The establishment of the Lake Company, founded by Josiah Collins Sr., Nathaniel Allen, and Dr. Samuel Dickenson helped support the region’s development. The company’s acquisition of 100,000 acres between Lake Phelps and the Scuppernong River led to the creation of the Somerset Canal between the two bodies of water completed in 1788. The canal, constructed by slave labor, served multiple purposes including drainage, irrigation, and powering mills. This site is also the location of Somerset place which was built in 1787 and designated as a North Carolina historic site in 1969. The area became a hub for exports, particularly rice, wheat, corn, lumber, shingles, and slaves. Over time, the establishment of settlements like Elizabeth Town and Columbia further expanded trade networks along the Scuppernong River.

As trade increased within the areas surrounding the Scuppernong River, legislators passed a resolution to help improve navigation of the river. The project continuing from 1879 to 1885 included the dredging of a channel through the river’s mouth and a turning basin at eight sharp bends, and the removal of sand banks along the river that would obstruct maritime travel up and down the river.

===Preservation (1937–present)===

After the Civil War, the Collins and Pettigrew plantations situated next to the Scuppernong River saw decreasing use, except for tenant farmers. This led to the acquisition of a large section of the plantation by the Farm Security Administration to become the Scuppernong Farms in 1937. This land eventually was leased and then deeded to North Carolina for the creation of Pettigrew State Park in 1947. The procurement of this land to the state led to many preservation events as in 1963 the 12,000 acre Pungo National Wildlife Refuge was established and in 1967 Somerset Place was established as a Historical Landmark. In 1990 the Pocosin Lakes National Wildlife Refuge was established and the Scuppernong River section of Pettigrew State Park in 2004 with the aid of The Nature Conservancy.
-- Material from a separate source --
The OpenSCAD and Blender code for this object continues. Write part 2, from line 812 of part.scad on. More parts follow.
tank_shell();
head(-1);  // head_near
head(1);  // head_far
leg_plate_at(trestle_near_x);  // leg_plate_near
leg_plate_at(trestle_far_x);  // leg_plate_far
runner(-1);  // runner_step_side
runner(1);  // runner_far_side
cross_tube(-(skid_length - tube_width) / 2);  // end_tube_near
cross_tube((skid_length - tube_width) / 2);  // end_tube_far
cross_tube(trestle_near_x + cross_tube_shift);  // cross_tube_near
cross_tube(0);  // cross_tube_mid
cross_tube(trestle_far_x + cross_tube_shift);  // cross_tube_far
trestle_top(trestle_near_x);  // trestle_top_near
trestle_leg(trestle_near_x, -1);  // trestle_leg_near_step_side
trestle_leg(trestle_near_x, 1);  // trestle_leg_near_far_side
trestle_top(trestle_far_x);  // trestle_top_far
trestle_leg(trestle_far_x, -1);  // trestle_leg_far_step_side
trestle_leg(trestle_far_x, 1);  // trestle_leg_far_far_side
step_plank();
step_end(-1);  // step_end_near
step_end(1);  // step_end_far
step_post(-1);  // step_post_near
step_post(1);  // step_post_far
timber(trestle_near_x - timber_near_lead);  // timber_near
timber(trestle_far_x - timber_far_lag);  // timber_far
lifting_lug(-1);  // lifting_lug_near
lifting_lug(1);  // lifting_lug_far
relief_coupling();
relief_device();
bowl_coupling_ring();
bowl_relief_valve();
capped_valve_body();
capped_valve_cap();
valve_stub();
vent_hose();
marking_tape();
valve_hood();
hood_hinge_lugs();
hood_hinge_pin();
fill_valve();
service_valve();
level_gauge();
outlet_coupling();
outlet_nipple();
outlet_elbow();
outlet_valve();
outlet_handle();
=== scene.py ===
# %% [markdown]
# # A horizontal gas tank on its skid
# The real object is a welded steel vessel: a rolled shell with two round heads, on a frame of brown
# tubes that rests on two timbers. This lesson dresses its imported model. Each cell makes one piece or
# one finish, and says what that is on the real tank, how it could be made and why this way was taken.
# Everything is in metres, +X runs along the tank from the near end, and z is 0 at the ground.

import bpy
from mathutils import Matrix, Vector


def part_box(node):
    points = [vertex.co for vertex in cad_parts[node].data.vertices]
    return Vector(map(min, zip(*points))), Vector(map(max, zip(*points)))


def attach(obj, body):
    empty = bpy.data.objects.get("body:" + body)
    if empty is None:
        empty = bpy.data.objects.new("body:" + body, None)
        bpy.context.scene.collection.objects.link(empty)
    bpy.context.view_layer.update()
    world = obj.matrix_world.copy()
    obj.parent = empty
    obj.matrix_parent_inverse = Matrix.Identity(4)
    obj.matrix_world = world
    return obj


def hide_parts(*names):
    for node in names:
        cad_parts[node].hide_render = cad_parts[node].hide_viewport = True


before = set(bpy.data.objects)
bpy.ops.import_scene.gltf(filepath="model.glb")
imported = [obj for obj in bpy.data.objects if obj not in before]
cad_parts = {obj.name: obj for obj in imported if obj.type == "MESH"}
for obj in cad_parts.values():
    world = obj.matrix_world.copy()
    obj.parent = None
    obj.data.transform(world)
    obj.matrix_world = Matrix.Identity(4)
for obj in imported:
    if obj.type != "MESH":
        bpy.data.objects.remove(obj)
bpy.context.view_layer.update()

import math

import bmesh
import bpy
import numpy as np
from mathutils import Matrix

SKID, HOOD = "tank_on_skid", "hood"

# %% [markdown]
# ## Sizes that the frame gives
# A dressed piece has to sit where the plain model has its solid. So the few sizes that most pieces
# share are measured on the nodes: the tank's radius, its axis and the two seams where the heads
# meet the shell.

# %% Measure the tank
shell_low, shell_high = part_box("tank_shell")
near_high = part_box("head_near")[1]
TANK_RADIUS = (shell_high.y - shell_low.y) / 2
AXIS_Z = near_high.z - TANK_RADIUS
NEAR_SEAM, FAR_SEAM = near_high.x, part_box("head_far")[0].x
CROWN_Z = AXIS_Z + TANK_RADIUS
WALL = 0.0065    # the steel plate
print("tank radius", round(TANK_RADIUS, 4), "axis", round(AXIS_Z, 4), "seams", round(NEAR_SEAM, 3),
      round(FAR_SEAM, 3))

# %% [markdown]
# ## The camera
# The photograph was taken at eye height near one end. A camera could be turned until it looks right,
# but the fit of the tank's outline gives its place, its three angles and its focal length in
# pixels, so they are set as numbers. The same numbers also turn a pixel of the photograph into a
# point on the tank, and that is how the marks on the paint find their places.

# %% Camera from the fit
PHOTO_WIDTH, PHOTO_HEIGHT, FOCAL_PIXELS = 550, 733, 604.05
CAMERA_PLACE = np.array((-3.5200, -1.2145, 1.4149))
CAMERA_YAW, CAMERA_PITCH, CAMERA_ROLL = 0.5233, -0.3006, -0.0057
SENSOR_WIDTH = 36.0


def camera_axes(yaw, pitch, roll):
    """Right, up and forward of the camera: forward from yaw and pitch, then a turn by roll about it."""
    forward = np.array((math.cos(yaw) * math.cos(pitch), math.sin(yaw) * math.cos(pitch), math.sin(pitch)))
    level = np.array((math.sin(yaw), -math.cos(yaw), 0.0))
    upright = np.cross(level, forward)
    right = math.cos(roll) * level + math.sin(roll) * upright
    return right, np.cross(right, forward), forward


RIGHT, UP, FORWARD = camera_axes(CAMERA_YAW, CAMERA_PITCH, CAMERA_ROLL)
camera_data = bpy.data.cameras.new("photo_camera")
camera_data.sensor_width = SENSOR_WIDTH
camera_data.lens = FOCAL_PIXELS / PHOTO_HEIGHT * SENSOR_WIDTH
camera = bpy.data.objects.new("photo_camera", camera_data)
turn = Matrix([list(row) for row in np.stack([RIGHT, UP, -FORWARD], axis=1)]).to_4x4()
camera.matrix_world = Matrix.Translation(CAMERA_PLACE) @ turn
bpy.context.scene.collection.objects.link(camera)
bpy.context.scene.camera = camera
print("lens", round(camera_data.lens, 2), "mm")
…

Each October, Tyrrell County hosts an annual Scuppernong River Festival, a local tradition since 1991. The festival brings in thousands of people to celebrate the river through car shows, food trucks, and live music.

== Ecology ==
The Scuppernong River region has diverse plants and wildlife that are characteristic of North Carolina wetlands.

===Plant life===

The forested areas near the river are riverine swamp forests. Common tree species in these forests are bald cypress, black gum, water tupelo, Atlantic white cedar, ti-ti, wax myrtle, and red maple. Pitcher plants, lizard's tail and royal fern can be found in the understory.

===Animal life===

The Scuppernong region is home to one of the largest populations of black bears in the southeast United States. Red wolves, a rare and endangered species of wolf native to southeast North America, also live in the area. Other terrestrial animals that may be seen near the Scuppernong River include white-tailed deer and bobcats.  Alligators and North American river otters can be found in the water. Many notable bird species live around the river, including American woodcocks, red-cockaded woodpeckers, wood ducks, and bald eagles. Migratory bird species spend their winters in the surrounding wetlands.

There are crab populations capable of sustaining a major crabbing industry. The upper Scuppernong River is a spawning ground for inland fish species and a large variety of fish live in the river.

== Hydrology ==
The Scuppernong River was a tributary to the Roanoke River during the last glacial maximum. The river flows into Bull Bay. Lake Phelps and Lake Pungo are located southeast of the Scuppernong River. Both lakes are Carolina Bays.

Managing water systems in the region is growing increasingly difficult due to climate change, higher demand for water, and land-use modifications. Wetlands around the river have been ditched and drained. Ditching has degraded the soil, resulting in low habitat value and elevated wildfire risk.

== Recreation ==
There are paddle trails on the river, but they are currently lacking in information and signage. There is a boat ramp that provides access to the Scuppernong River. The ramp is managed by the North Carolina Wildlife Commission.

The Pocosin Lakes National Wildlife Refuge abuts the river. The primary purpose of the refuge is habitat conservation, but there are recreation opportunities like the Scuppernong River Interpretive Boardwalk. The boardwalk is wheelchair accessible and meanders through a cypress swamp.